This article is about the finding of a study that physical exercise reduces cancer risk significantly. The study was published on July 27, 2023 in JAMA Oncology. The international team of researchers were from Spain, Australia, Calgary (Canada) and Denmark. The data stemmed from the US National Health Interview Survey. It consisted of 500,705 eligible US adults who were included in the study and followed up during a median of 10.0 years. The study ran from 1997 to 2018. The physical activity was measured as moderate aerobic physical activity (MPA), vigorous aerobic physical activity (VPA) or muscle-strengthening activity (MSA).
The participants were linked to the National Health Index with respect to cardiovascular and cancer death rates. The average age of the 500,705 participants was 46.4 years. 58% were female and 77% were White.
Study findings about cancer and cardiovascular risk reduction with exercise
The highest exercise group was a combo of MPA, VPA and more than 2 or more MSA sessions per week. After 10 years this group achieved a 50% reduction of the overall mortality. Optimal CVD and cancer mortality risk reduction was achievable in the following way. The researchers found that for a 70% CVD or cancer mortality reduction the following exercise requirements were necessary. 150 to 225 minutes of MPA, more than 0 to 75 minutes of VPA, and 2 or more MSA sessions per week. All in all, the study showed that the combination of a Mediterranean diet and regular physical activity reduces the risk of dying from a heart attack, stroke or cancer by 50% to 75% compared to a sessile control group on a Standard American diet.
A study showed reduction of cancer risk with intermittent exercise
In a separate study some of the same authors published findings from the UK Biobank accelerometry study. In this study 22,398 self-reported non-exercising adults were asked to exercise prescribed amounts of activities. Accelerometry technology ensured the amounts of exercises. Patients were followed over 6.2 years. Exercise exposure was between 4.5 minutes and 16 minutes daily as documented by a wearable accelerometer on the dominant wrist. 2356 total incident cancer events occurred. Vigorous intermittent lifestyle physical activity (VILPA) of 3.4 to 3.6 minutes per day reduced the risk of cancer over 6.2 years by 17% to 18% in comparison to no physical activity. In contrast, 4.5 minutes of VILPA daily reduced the cancer rate by 31% to 32% in comparison to no physical activity.
What these studies showed is that regular exercise significantly reduces the occurrence of cancer in a population. It also showed that a Mediterranean type diet can increase the cancer reduction effect even further in comparison to exercise alone.

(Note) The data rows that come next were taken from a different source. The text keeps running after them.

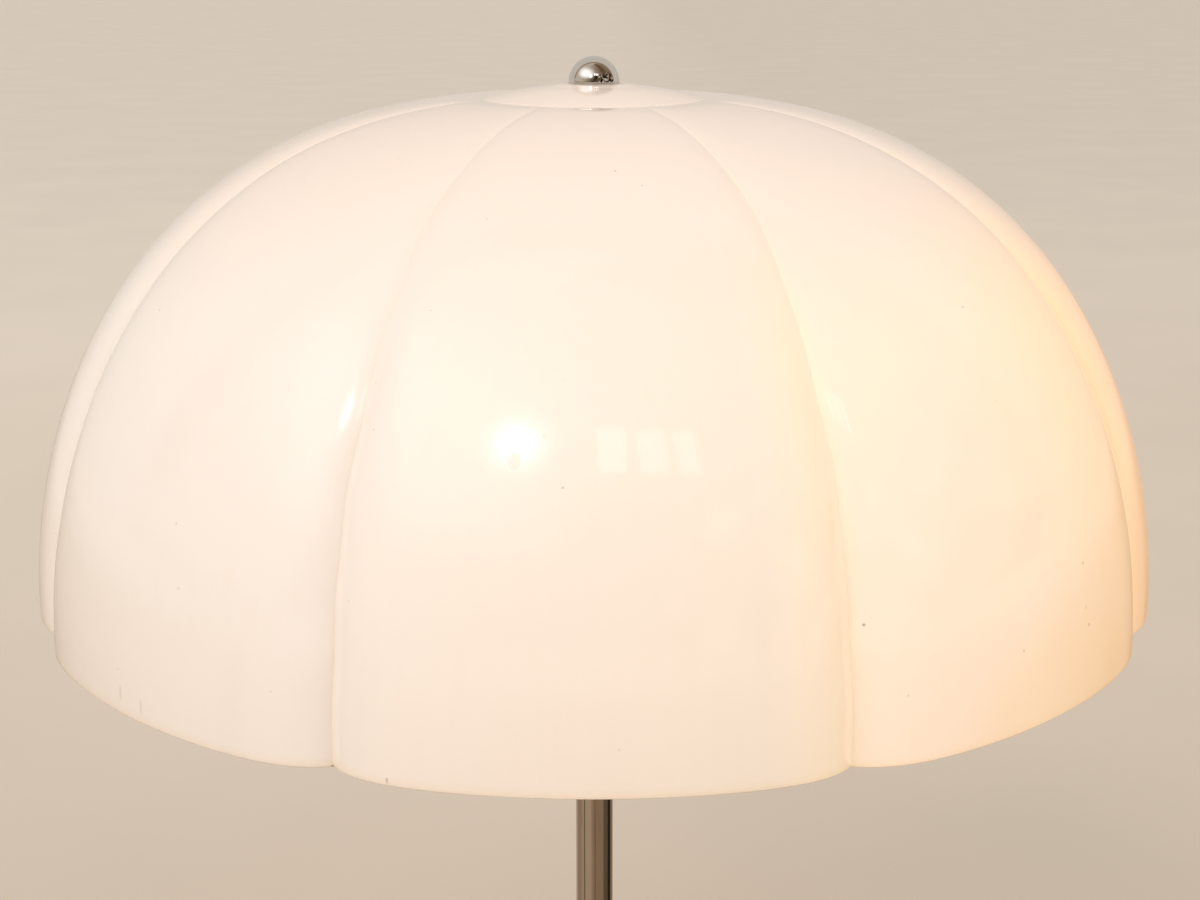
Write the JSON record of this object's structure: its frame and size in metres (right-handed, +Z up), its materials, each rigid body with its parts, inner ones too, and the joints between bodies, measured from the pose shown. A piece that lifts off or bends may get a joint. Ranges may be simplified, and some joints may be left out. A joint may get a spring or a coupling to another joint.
{
  "type": "table lamp",
  "caption": "Table lamp with a lobed opal dome shade, half-ball finial, plated stem, round weighted base and sideways screw sockets with turn-knob switches.",
  "frame": {"origin": "centre of the base's underside, on the surface that the lamp stands on", "axes": "+Z up along the stem, +Y towards the lead inlet at the rear, -Y the front lobe"},
  "size_m": [0.56, 0.56, 0.6772],
  "materials": {
    "opal_acrylic": "glossy opal white",
    "chrome": "polished plating",
    "felt": "pressed felt",
    "cast_iron": "as cast",
    "steel": "zinc plated",
    "brass": "machined",
    "socket_brass": "lacquered, slightly dull",
    "black_plastic": "moulded",
    "yellow_plastic": "moulded",
    "brown_plastic": "moulded",
    "fibre": "varnished",
    "lead_sleeve": "insulation",
    "rubber": "matte",
    "white_nylon": "moulded",
    "solder": "dull",
    "black_glass": "fused",
    "bulb_metal": "rolled thread",
    "clear_glass": "clear",
    "frosted_glass": "frosted white",
    "frosted_glass_lit": "frosted white, lit warm"
  },
  "bodies": {
    "stand": {"felt_pad": "felt", "base_weight": "cast_iron", "base_shell": "chrome", "inlet_bushing": "black_plastic", "base_lock_washer": "steel", "base_nut": "brass", "stem_collar": "chrome", "threaded_rod": "brass", "stem_tube": "chrome", "stem_cap": "chrome", "cluster_body": "chrome", "cluster_cover": "chrome", "cluster_nuts": "brass", "wire_connectors": "yellow_plastic", "left_arm": "chrome", "right_arm": "chrome", "left_socket_cap": "socket_brass", "right_socket_cap": "socket_brass", "left_socket_shell": "socket_brass", "right_socket_shell": "socket_brass", "left_liner": "fibre", "right_liner": "fibre", "left_socket_core": "brown_plastic", "right_socket_core": "brown_plastic", "left_screw_shell": "brass", "right_screw_shell": "brass", "left_centre_contact": "brass", "right_centre_contact": "brass", "left_terminal_screws": "brass", "right_terminal_screws": "brass", "left_inner_leads": "lead_sleeve", "right_inner_leads": "lead_sleeve", "shade_rod": "brass", "rod_sleeve": "chrome", "shade_rod_nut": "brass", "shade_rest": "chrome", "shade_washer": "rubber"},
    "shade_bushing": {"shade_bushing": "white_nylon", "finial_washer": "chrome"},
    "shade": {"shade": "opal_acrylic"},
    "finial_insert": {"finial_insert": "brass"},
    "finial": {"finial": "chrome"},
    "left_bulb_tip": {"left_bulb_tip": "solder"},
    "left_bulb": {"left_bulb_insulator": "black_glass", "left_bulb_cap": "bulb_metal", "left_bulb_stem": "clear_glass", "left_bulb_glass": "frosted_glass"},
    "left_switch": {"left_switch_shaft": "brass", "left_switch_knob": "black_plastic"},
    "right_bulb_tip": {"right_bulb_tip": "solder"},
    "right_bulb": {"right_bulb_insulator": "black_glass", "right_bulb_cap": "bulb_metal", "right_bulb_stem": "clear_glass", "right_bulb_glass": "frosted_glass_lit"},
    "right_switch": {"right_switch_shaft": "brass", "right_switch_knob": "black_plastic"}
  },
  "joints": [
    {"name": "shade_lift", "type": "slide", "parent": "stand", "child": "shade_bushing", "axis": [0, 0, 1], "range_m": [0, 0.28]},
    {"name": "shade_turn", "type": "hinge", "parent": "shade_bushing", "child": "shade", "pos_m": [0, 0, 0.66], "axis": [0, 0, 1], "continuous": true},
    {"name": "finial_rise", "type": "slide", "parent": "shade_bushing", "child": "finial_insert", "axis": [0, 0, 1], "range_m": [0, 0.0071]},
    {"name": "finial_turn", "type": "hinge", "parent": "finial_insert", "child": "finial", "pos_m": [0, 0, 0.665], "axis": [0, 0, 1], "range_deg": [0, 2700]},
    {"name": "left_bulb_out", "type": "slide", "parent": "stand", "child": "left_bulb_tip", "axis": [-1, 0, 0], "range_m": [0, 0.0182]},
    {"name": "left_bulb_turn", "type": "hinge", "parent": "left_bulb_tip", "child": "left_bulb", "pos_m": [-0.08, 0, 0.53], "axis": [-1, 0, 0], "range_deg": [0, 1800]},
    {"name": "left_switch_turn", "type": "hinge", "parent": "stand", "child": "left_switch", "pos_m": [-0.05705, 0, 0.51], "axis": [0, 0, -1], "continuous": true},
    {"name": "right_bulb_out", "type": "slide", "parent": "stand", "child": "right_bulb_tip", "axis": [1, 0, 0], "range_m": [0, 0.0182]},
    {"name": "right_bulb_turn", "type": "hinge", "parent": "right_bulb_tip", "child": "right_bulb", "pos_m": [0.08, 0, 0.53], "axis": [1, 0, 0], "range_deg": [0, 1800]},
    {"name": "right_switch_turn", "type": "hinge", "parent": "stand", "child": "right_switch", "pos_m": [0.05705, 0, 0.51], "axis": [0, 0, -1], "continuous": true}
  ],
  "couplings": [
    {"joint": "finial_rise", "follows": "finial_turn", "m_per_rad": 0.00014972},
    {"joint": "left_bulb_out", "follows": "left_bulb_turn", "m_per_rad": 0.0005775},
    {"joint": "right_bulb_out", "follows": "right_bulb_turn", "m_per_rad": 0.0005775}
  ]
}
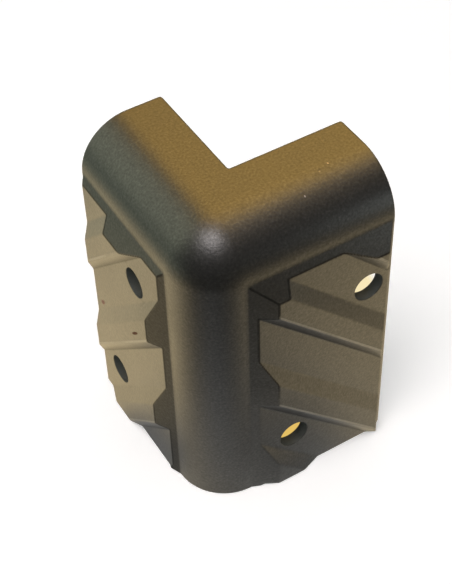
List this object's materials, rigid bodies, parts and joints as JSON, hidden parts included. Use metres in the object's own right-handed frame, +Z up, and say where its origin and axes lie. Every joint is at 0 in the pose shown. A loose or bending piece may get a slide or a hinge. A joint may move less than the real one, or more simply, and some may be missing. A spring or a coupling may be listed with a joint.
{
  "type": "speaker cabinet corner",
  "caption": "Three-way moulded corner protector for a loudspeaker cabinet, with a rounded post, stepped diagonal bands on both side faces, screw holes and an L-shaped top.",
  "frame": {"origin": "middle of the overall box, at the level of the feet", "axes": "+Z up along the post, towards the ball corner; +X and +Y along the two legs, away from the post"},
  "size_m": [0.0632, 0.0632, 0.1],
  "materials": {
    "black_plastic": "satin, fine moulded grain"
  },
  "bodies": {
    "root": {"corner_shell": "black_plastic"}
  },
  "joints": []
}
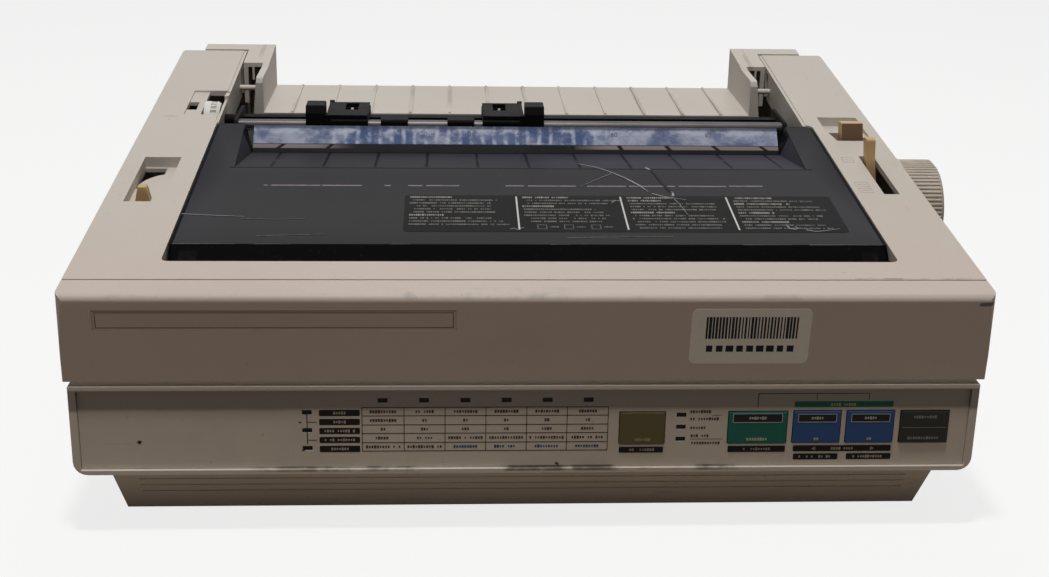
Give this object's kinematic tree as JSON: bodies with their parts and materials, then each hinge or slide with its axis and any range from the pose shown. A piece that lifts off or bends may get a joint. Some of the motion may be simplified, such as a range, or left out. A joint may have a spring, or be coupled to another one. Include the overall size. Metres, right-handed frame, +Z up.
{
  "type": "dot matrix printer",
  "caption": "Desktop dot matrix printer with smoked hinged cover, push tractors, lift-up ribbed paper guide, platen knob and front keys.",
  "frame": {"origin": "on the resting plane under the middle of the whole printer's box, platen knob included", "axes": "+X to the right along the platen, +Y to the back, +Z up"},
  "size_m": [0.4154, 0.3386, 0.1449],
  "materials": {
    "shell": "satin moulded",
    "panel": "printed panel",
    "smoked": "smoked gloss",
    "clear": "clear plastic",
    "black_plastic": "fine texture",
    "steel": "bright",
    "zinc_sheet": "plated sheet",
    "white_plastic": "natural",
    "rubber": "matt",
    "brass": "turned",
    "tan": "satin",
    "olive": "satin",
    "green": "satin",
    "blue": "satin",
    "grey": "satin",
    "lamp": "unlit lens",
    "board": "lacquered",
    "painted": "grey"
  },
  "bodies": {
    "case": {"lower_case": "shell", "rubber_feet": "rubber", "upper_case": "shell", "control_panel": "panel", "panel_board": "board", "indicator_lamps": "lamp", "left_side_frame": "zinc_sheet", "right_side_frame": "zinc_sheet", "paper_chute": "black_plastic", "tractor_rod": "steel", "feed_motor": "painted", "carriage_rods": "steel", "carriage_motor": "painted", "drive_belt": "rubber", "main_board": "board", "transformer": "painted", "power_switch": "black_plastic", "mains_inlet": "black_plastic", "interface_port": "steel", "case_screws": "steel"},
    "front_cover": {"front_cover": "smoked", "rule_strip": "clear"},
    "paper_guide": {"paper_guide": "shell"},
    "platen": {"platen_shaft": "steel", "platen_roller": "rubber", "platen_knob": "shell", "platen_gear": "white_plastic"},
    "idler_a": {"idler_gear_a": "white_plastic"},
    "idler_b": {"idler_gear_b": "white_plastic"},
    "feed_pinion": {"feed_pinion": "brass"},
    "tractor_shaft": {"tractor_shaft": "steel", "tractor_gear": "white_plastic"},
    "left_tractor": {"left_tractor": "black_plastic"},
    "left_tractor_door": {"left_tractor_door": "black_plastic"},
    "left_tractor_lock": {"left_tractor_lock": "black_plastic"},
    "left_pin_wheel": {"left_pin_wheel": "white_plastic"},
    "right_tractor": {"right_tractor": "black_plastic"},
    "right_tractor_door": {"right_tractor_door": "black_plastic"},
    "right_tractor_lock": {"right_tractor_lock": "black_plastic"},
    "right_pin_wheel": {"right_pin_wheel": "white_plastic"},
    "left_paper_support": {"left_paper_support": "black_plastic"},
    "right_paper_support": {"right_paper_support": "black_plastic"},
    "carriage": {"carriage": "black_plastic", "print_head": "painted", "ribbon_cartridge": "black_plastic"},
    "drive_pulley": {"drive_pulley": "steel"},
    "idler_pulley": {"idler_pulley": "black_plastic"},
    "thickness_lever": {"thickness_lever": "tan"},
    "release_lever": {"release_lever": "tan"},
    "feed_lever": {"feed_lever": "tan"},
    "olive_key": {"olive_key": "olive"},
    "green_key": {"green_key": "green"},
    "left_blue_key": {"left_blue_key": "blue"},
    "right_blue_key": {"right_blue_key": "blue"},
    "grey_key": {"grey_key": "grey"},
    "switch_rocker": {"switch_rocker": "black_plastic"}
  },
  "joints": [
    {"name": "cover_hinge", "type": "hinge", "parent": "case", "child": "front_cover", "pos_m": [-0.01065, 0.0278, 0.12673], "axis": [-1, 0, 0], "range_deg": [0, 78]},
    {"name": "guide_hinge", "type": "hinge", "parent": "case", "child": "paper_guide", "pos_m": [0, 0.1215, 0.129], "axis": [1, 0, 0], "range_deg": [0, 60]},
    {"name": "platen_spin", "type": "hinge", "parent": "case", "child": "platen", "pos_m": [0, 0.0005, 0.096], "axis": [1, 0, 0], "continuous": true},
    {"name": "idler_a_spin", "type": "hinge", "parent": "case", "child": "idler_a", "pos_m": [-0.17575, 0.02481, 0.1063], "axis": [1, 0, 0], "continuous": true},
    {"name": "idler_b_spin", "type": "hinge", "parent": "case", "child": "idler_b", "pos_m": [-0.17575, 0.04516, 0.1106], "axis": [1, 0, 0], "continuous": true},
    {"name": "feed_pinion_spin", "type": "hinge", "parent": "case", "child": "feed_pinion", "pos_m": [-0.17575, -0.00829, 0.07715], "axis": [1, 0, 0], "continuous": true},
    {"name": "tractor_shaft_spin", "type": "hinge", "parent": "case", "child": "tractor_shaft", "pos_m": [-0.17575, 0.0585, 0.1255], "axis": [1, 0, 0], "continuous": true},
    {"name": "left_tractor_slide", "type": "slide", "parent": "case", "child": "left_tractor", "axis": [1, 0, 0], "range_m": [-0.034, 0.003]},
    {"name": "left_door_hinge", "type": "hinge", "parent": "left_tractor", "child": "left_tractor_door", "pos_m": [-0.11205, 0.0535, 0.1331], "axis": [0, -1, 0], "range_deg": [0, 90]},
    {"name": "left_lock_hinge", "type": "hinge", "parent": "left_tractor", "child": "left_tractor_lock", "pos_m": [-0.11835, 0.0435, 0.1272], "axis": [-1, 0, 0], "range_deg": [0, 35]},
    {"name": "left_pin_wheel_spin", "type": "hinge", "parent": "left_tractor", "child": "left_pin_wheel", "pos_m": [-0.10235, 0.0585, 0.1255], "axis": [1, 0, 0], "continuous": true},
    {"name": "right_tractor_slide", "type": "slide", "parent": "case", "child": "right_tractor", "axis": [1, 0, 0], "range_m": [-0.0015, 0.125]},
    {"name": "right_door_hinge", "type": "hinge", "parent": "right_tractor", "child": "right_tractor_door", "pos_m": [-0.00805, 0.0535, 0.1331], "axis": [0, 1, 0], "range_deg": [0, 90]},
    {"name": "right_lock_hinge", "type": "hinge", "parent": "right_tractor", "child": "right_tractor_lock", "pos_m": [-0.00175, 0.0435, 0.1272], "axis": [-1, 0, 0], "range_deg": [0, 35]},
    {"name": "right_pin_wheel_spin", "type": "hinge", "parent": "right_tractor", "child": "right_pin_wheel", "pos_m": [-0.01775, 0.0585, 0.1255], "axis": [1, 0, 0], "continuous": true},
    {"name": "left_support_slide", "type": "slide", "parent": "case", "child": "left_paper_support", "axis": [1, 0, 0], "range_m": [-0.003, 0.01]},
    {"name": "right_support_slide", "type": "slide", "parent": "case", "child": "right_paper_support", "axis": [1, 0, 0], "range_m": [-0.01, 0.0025]},
    {"name": "carriage_travel", "type": "slide", "parent": "case", "child": "carriage", "axis": [1, 0, 0], "range_m": [0, 0.2]},
    {"name": "drive_pulley_spin", "type": "hinge", "parent": "case", "child": "drive_pulley", "pos_m": [0.11525, -0.0775, 0.07], "axis": [0, 0, 1], "continuous": true},
    {"name": "idler_pulley_spin", "type": "hinge", "parent": "case", "child": "idler_pulley", "pos_m": [-0.14075, -0.0775, 0.07], "axis": [0, 0, 1], "continuous": true},
    {"name": "thickness_lever_turn", "type": "hinge", "parent": "case", "child": "thickness_lever", "pos_m": [-0.17625, -0.0508, 0.12287], "axis": [0, -0.0995, 0.995], "range_deg": [-40, 0]},
    {"name": "release_lever_swing", "type": "hinge", "parent": "case", "child": "release_lever", "pos_m": [0.16685, -0.0385, 0.074], "axis": [1, 0, 0], "range_deg": [0, 36]},
    {"name": "feed_lever_swing", "type": "hinge", "parent": "case", "child": "feed_lever", "pos_m": [0.16655, 0.0185, 0.092], "axis": [-1, 0, 0], "range_deg": [0, 10]},
    {"name": "olive_key_press", "type": "slide", "parent": "case", "child": "olive_key", "axis": [0, 1, 0], "range_m": [0, 0.0012], "stiffness_N_per_m": 400},
    {"name": "green_key_press", "type": "slide", "parent": "case", "child": "green_key", "axis": [0, 1, 0], "range_m": [0, 0.0012], "stiffness_N_per_m": 400},
    {"name": "left_blue_key_press", "type": "slide", "parent": "case", "child": "left_blue_key", "axis": [0, 1, 0], "range_m": [0, 0.0012], "stiffness_N_per_m": 400},
    {"name": "right_blue_key_press", "type": "slide", "parent": "case", "child": "right_blue_key", "axis": [0, 1, 0], "range_m": [0, 0.0012], "stiffness_N_per_m": 400},
    {"name": "grey_key_press", "type": "slide", "parent": "case", "child": "grey_key", "axis": [0, 1, 0], "range_m": [0, 0.0012], "stiffness_N_per_m": 400},
    {"name": "power_rocker_tilt", "type": "hinge", "parent": "case", "child": "switch_rocker", "pos_m": [0.17655, 0.1225, 0.05], "axis": [0, 0, -1], "range_deg": [0, 16]}
  ],
  "couplings": [
    {"joint": "idler_a_spin", "follows": "platen_spin", "ratio": -1.5385},
    {"joint": "idler_b_spin", "follows": "platen_spin", "ratio": 1.5385},
    {"joint": "feed_pinion_spin", "follows": "platen_spin", "ratio": -3.3333},
    {"joint": "tractor_shaft_spin", "follows": "platen_spin", "ratio": -1.6667},
    {"joint": "left_pin_wheel_spin", "follows": "platen_spin", "ratio": -1.6667},
    {"joint": "right_pin_wheel_spin", "follows": "platen_spin", "ratio": -1.6667},
    {"joint": "drive_pulley_spin", "follows": "carriage_travel", "rad_per_m": -166.67},
    {"joint": "idler_pulley_spin", "follows": "carriage_travel", "rad_per_m": -166.67}
  ]
}
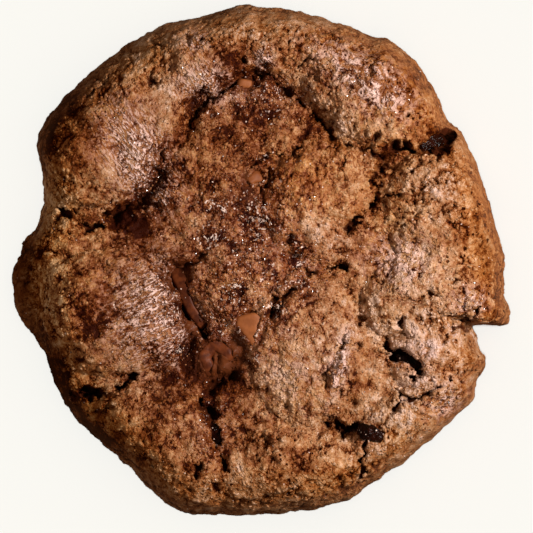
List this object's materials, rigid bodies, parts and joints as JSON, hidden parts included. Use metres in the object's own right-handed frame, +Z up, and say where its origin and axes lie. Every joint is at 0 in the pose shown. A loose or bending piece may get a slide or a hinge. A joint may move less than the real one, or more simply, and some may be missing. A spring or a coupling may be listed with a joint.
{
  "type": "chocolate cookie",
  "caption": "Thick round chocolate cookie with a crackled, swollen crust, split edges and glossy melted chocolate in its openings.",
  "frame": {"origin": "on the flat underside, below the middle of the outline", "axes": "+Z up through the crust; +X towards the side with the sharp notch, and +Y towards the smooth thick side, as the picture's right and top"},
  "size_m": [0.0896, 0.092, 0.0158],
  "materials": {
    "baked_dough": "crackled baked crust of a chocolate cookie, crumbly and brown, with darker splits and a faint sugary sheen on its swellings",
    "melted_chocolate": "smooth melted milk chocolate, set with a soft gloss",
    "dark_chocolate": "glossy dark chocolate, nearly black, in the openings of the crust"
  },
  "bodies": {
    "root": {"cookie_dough": "baked_dough", "chocolate_seam_left": "melted_chocolate", "chocolate_pool_upper": "melted_chocolate", "chocolate_pool_lower": "melted_chocolate", "chocolate_drop_middle": "melted_chocolate", "chocolate_drop_small": "melted_chocolate", "chocolate_drop_top": "melted_chocolate", "chocolate_chunk_rim": "dark_chocolate", "chocolate_chunk_right": "dark_chocolate", "chocolate_chunk_lower_right": "dark_chocolate", "chocolate_chunk_bottom": "dark_chocolate"}
  },
  "joints": []
}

Physical Exercise Reduces Cancer Risk Significantly
I discussed two studies that showed a reduction in cancer rates and/or cardiovascular diseases. The first one was published on July 27, 2023 in JAMA Oncology. 500,705 eligible US adults who were included in the study were followed up during a median of 10.0 years. Optimal exposure to moderate aerobic physical activity (MPA), vigorous aerobic physical activity (VPA) or muscle-strengthening activity (MSA) was able to reduce the CVA or cancer mortality by 70%. In a second study 22,398 self-reported non-exercising adults were asked to exercise according to prescribed amounts of activities. Accelerometry technology verified the amounts of exercise. 4.5 minutes of vigorous intermittent lifestyle physical activity (VILPA) daily reduced the cancer rate by 31% to 32% in comparison to no physical activity. All in all it shows how important regular physical activity is for our well-being and health.